Midway through the broadcast, Shelton announced via his Twitter account that he had rival coach Adam Levine's personal cell phone number, which he joked about releasing.

Which was not all that funny to begin with, and even less so when he actually went ahead and did it:

HEY EVERYONE!!! Here it is: (XXX) XXX-XXXX <-- @adamlevine's CELL NUMBER! Think I'm kidding? Try calling it!! B****!!!

Shortly thereafter, Levine's cell phone was described as ringing off the hook. Shelton's tweet was also reportedly retweeted over thirty thousand times.

Shelton apologized and claimed to be so sorry that he began taking Levine's calls for him. That said, he was not sorry enough to delete the tweet from his account.

This is the very sort of childish feuding by American Idol judges which this column credited with its eventual fall from grace. It is a disservice to NBC, and even more to the singers, many of whom have their entire careers in entertainment hanging in the balance.

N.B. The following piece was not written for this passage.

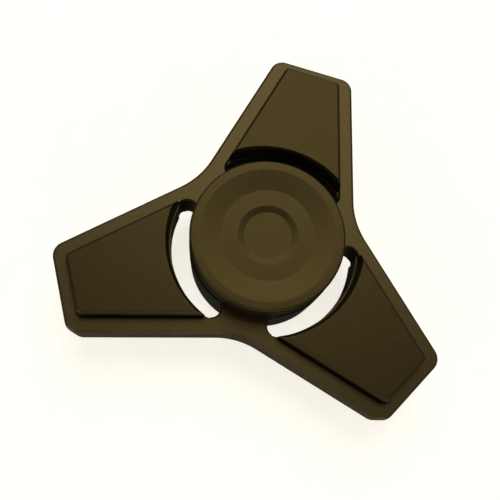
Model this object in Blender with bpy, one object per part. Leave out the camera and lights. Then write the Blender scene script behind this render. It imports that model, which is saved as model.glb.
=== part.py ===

Levine promised revenge, but were he to ask for advice, this column's recommendation would be to avoid stooping to Shelton's level. The better course of action would be to put as much distance between Shelton and himself as possible; to refuse to coach any more seasons in which Shelton is also present and to refuse to take part in any further collaborations with him in the future.

With this action, Shelton has indicated that a childish feud is now more important to him than the integrity of The Voice, and by extension, the future of the artists he is supposed to be coaching. That kind of behavior does not belong anywhere, and the best way Levine could demonstrate such immediately is by refusing to have anything to do with it.